I was doing some testing and my intent was to run a transistor as a switch. I was providing an input square wave from a source, and was looking at the fall time characteristics.
Basically this is the circuit I was using to operate it, with the square wave being provided to the base through the resistor.
However while observing the fall time characteristics i.e when the square wave is turning off. I was getting a signal plotted on the scope below.

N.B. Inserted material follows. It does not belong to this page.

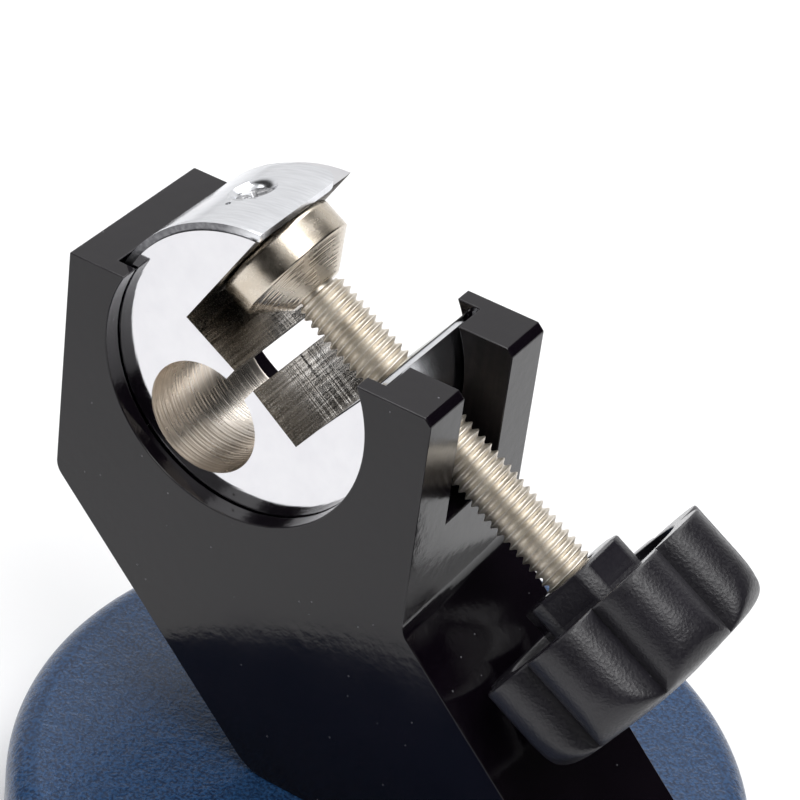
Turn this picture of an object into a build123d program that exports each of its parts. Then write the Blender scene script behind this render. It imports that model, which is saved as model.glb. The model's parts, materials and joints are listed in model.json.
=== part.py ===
from build123d import *
import os
from math import cos, radians, sin

# Bench stand with a swivelling split-drum clamp. Millimetres, +Z up.
# Origin: centre of the base where the rubber feet meet the bench. The drum turns about Y.

# ---- stand: round base, slanted column, forked head --------------------------------
base_r = 42.2
base_top = 14.0
base_floor = 1.5
rim_round = 4.0
recess_r = 30.0
recess_top = 4.5
rim_chamfer = 1.0
foot_r = 5.0
foot_pocket = 1.5
foot_chamfer = 0.4
foot_start = 45.0
foot_ring_r = 36.0
foot_count = 4

head_t = 22.5
drum_x = -18.0
drum_z = 63.3
head_left = -39.5
head_right = 5.5
head_top = drum_z + 7.4
left_bend_z = drum_z - 20.8
right_bend_z = drum_z - 20.0
prong_chamfer = 0.8
bend_round = 2.5
toe_round = 6.0
edge_break = 0.35

bore_r = 18.3
front_lip_r = 16.2
rear_lip_r = 15.8
lip_t = 2.2
channel_w = 9.4
channel_floor = drum_z - 9.45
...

Basically the green signal is the plot for Vce and the yellow one(falling) is Vbe. Now I would expect to see Vce rise after Vbe falls down, but I was observing it rising a little before Vbe and there is a small kink where the left cursor is, where it gets triggered. Can someone suggest reasons to why it would cause the Vce trigger to soon when its higher than the base voltage to keep it ON ? Thank you for looking.
Best Answer
A run through SPICE shows that the delay is real. Delay depends upon the transistor characteristics. The transistor does turn off well after the base voltage drops quickly to zero. In your circuit, the collector current would be of interest, since LED brightness is directly proportional to current flowing through. A plot of collector current does show that collector current falls toward zero about 0.6 uS after Vin drops to zero, in the SPICE simulation:
Notice the small step in base voltage at the 1.0 uS mark, when the transistor is told to turn off (just like your measurement). At this same moment, collector current pulses up above the 12 mA mark, because of base-to-collector capacitance. This short pulse is difficult to see in the blue plot of Ic.
MOSfet switches don't have this storage delay, but their very large capacitances must be charged and discharged - requiring large pulse currents.